Before tho became a giriama community fenced place, with a ticket fee and a bar restaurant built by an Italian NGO, the kaleidoscopic canyon was a dreaming playground for the children of this area, hiding and making their homes after school, creating stories, fears and games.
“We deal with it since we born – says Julius, the community expert guide – we know from our grandparents and we’ve grown up with ancestors stories about magic and evil, good weather ceremonies and dances to have fertility and rain from the sky.
But the name “Hell’s kitchen” is not because of “mchawi” (evil witchcrafts), it’s because of the day heat in the middle of the canyons, where sun can hit 50 degrees”.
Now Marafa Hell’s Kitchen is one of the most underrated sites on the Kenyan Coast, attracting thousands of tourist every year on a daily tour which often includes the golden sands of Che Chale or the mangrove environment of Robinson Island and Ngomeni saline landscape.
The geological formation was caused by erosion of the sandstone escarpment, revealing a unique set of vibrantly coloured rock layers, from whites to pinks, from rusty yellows to oranges, from reddy-browns to deep crimsons.
Marafa Hell’s Kitchen features an array of jagged gorges and tall chimneys, some of them rising up to 30 meters high, skinny spines of rocks in warm hues stretches out across the horizon and changes colors as the sun walks in the sky above.
They are changing shapes and colors in every season, worn by wind, rain and floods, this year for example between the gorges of the sandstone ridge we found the face of an huge indian chief spontaneously carved in one of the biggest rocks.
The layer-cake colors of the sandstone reveal whites, pinks, oranges, and deep crimsons, making the gorge particularly striking at sundown, when tones of the ribbed sandstone gullies are highlighted and mirrored by those of the setting sun.
Since many years, there’s a funny small community of baboons living around there, coming to the depression when the trees bring fruits, and enjoy to eat them on top of the chimneys, creating one of the most exciting African moments and views.

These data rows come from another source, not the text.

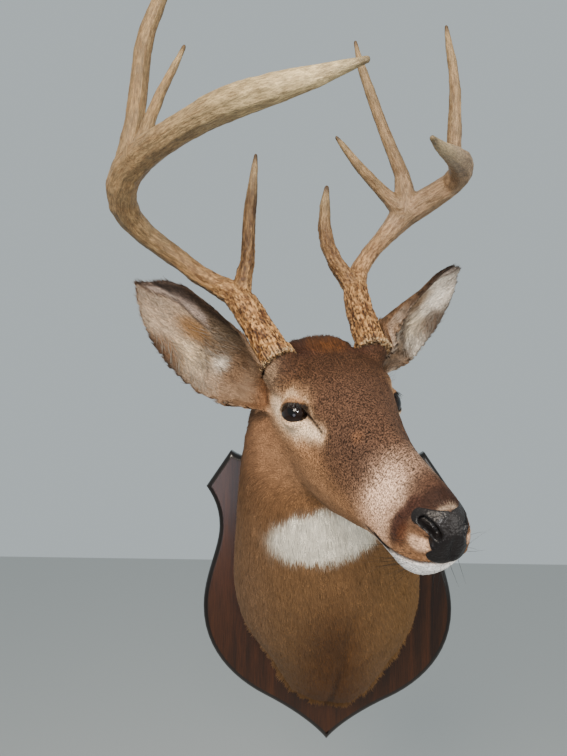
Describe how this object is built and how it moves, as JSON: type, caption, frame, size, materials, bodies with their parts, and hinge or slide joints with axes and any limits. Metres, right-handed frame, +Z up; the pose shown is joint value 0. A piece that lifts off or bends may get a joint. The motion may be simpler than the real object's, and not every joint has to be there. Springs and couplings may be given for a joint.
{
  "type": "deer shoulder mount",
  "caption": "White-tailed buck shoulder mount on a wooden shield board, head turned aside, antlers raised, flat back face for hanging on a wall.",
  "frame": {"origin": "middle of the board's flat back face, on the wall", "axes": "+Z up, +Y into the wall, +X to the viewer's right (the deer's left)"},
  "size_m": [0.4333, 0.6285, 0.9769],
  "materials": {
    "hide": "short brown winter coat over tanned hide",
    "ear_hide": "thin haired ear",
    "nose_pad": "wet-look pebbled black",
    "eye_glass": "polished dark glass",
    "antler": "polished and grooved bone",
    "walnut_board": "dark stain, satin lacquer"
  },
  "bodies": {
    "root": {"plaque_board": "walnut_board", "shoulder": "hide", "neck": "hide", "head": "hide", "ear_right": "ear_hide", "ear_left": "ear_hide", "nose": "nose_pad", "eye_right": "eye_glass", "eye_left": "eye_glass", "antler_right_base": "antler", "antler_right_brow_tine": "antler", "antler_right_beam": "antler", "antler_right_second_tine": "antler", "antler_right_third_tine": "antler", "antler_right_beam_tip": "antler", "antler_left_base": "antler", "antler_left_brow_tine": "antler", "antler_left_beam": "antler", "antler_left_kicker": "antler", "antler_left_second_tine": "antler", "antler_left_third_tine": "antler", "antler_left_beam_tip": "antler"}
  },
  "joints": []
}
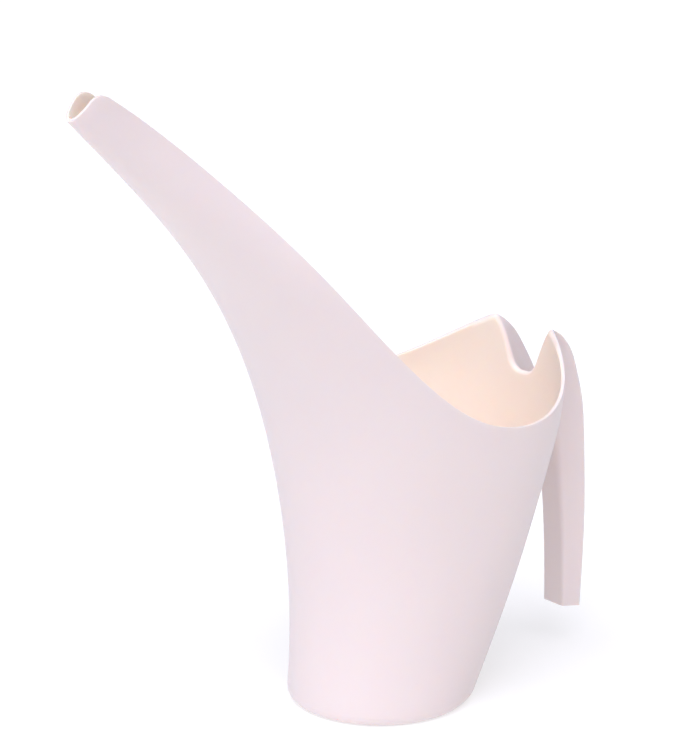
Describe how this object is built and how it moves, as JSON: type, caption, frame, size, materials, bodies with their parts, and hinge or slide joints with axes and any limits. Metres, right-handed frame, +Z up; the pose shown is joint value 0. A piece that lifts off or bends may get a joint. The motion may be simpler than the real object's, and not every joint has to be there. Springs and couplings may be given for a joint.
{
  "type": "watering can",
  "caption": "One-piece moulded indoor watering can: round base, leaning body, long open pouring spout, notched rear bridge and a hanging open-backed channel handle.",
  "frame": {"origin": "centre of the round base, on the plane the can stands on", "axes": "+Z up, -X toward the spout, +X toward the handle, +Y to the can's right-hand side seen from behind"},
  "size_m": [0.3226, 0.1442, 0.34],
  "materials": {
    "body_plastic": "satin, very fine moulded grain, pale pinkish lilac white"
  },
  "bodies": {
    "root": {"base_floor": "body_plastic", "foot_ring": "body_plastic", "vessel_wall": "body_plastic", "spout_channel": "body_plastic", "handle_saddle": "body_plastic", "handle_web": "body_plastic", "handle_flank_left": "body_plastic", "handle_flank_right": "body_plastic"}
  },
  "joints": []
}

According to a local legend, the deep chasms of Hell’s Kitchen were formed by divine wrath. There was once a rich and extravagant family who lived at Marafa, who indulged in bathing in valuable milk from their cows.
God, furious at their excessive behaviour, punished them by opening the ground beneath their home. The symbolically milky white and blood red sandstone of Hell’s Kitchen serves as a reminder against wastefulness and exorbitance.
There’s another giriama legend narrating about a miracle happened one day: all village inhabitants received a vision, the ancestors were telling them this miracle was coming and they had to leave their town. Everyone moved except an old woman who refused to leave.
The abandoned town then supposedly vanished, with the remaining woman still inside, leaving the Nyari in its place.
Geological history, obviously, tells a slightly more mundane story for the striking rock formations.
Any ridge existed which was mix of hard and soft rocks.
Over the years, the crumbly, sandstone rocks have eroded under the forces of wind and rain, leaving the jagged outcrops of hard rock.
This process is expanding the “Nyari” even today, with the wooden fence of the view point having to be moved three times in the last years as the previous one succumbs to erosion.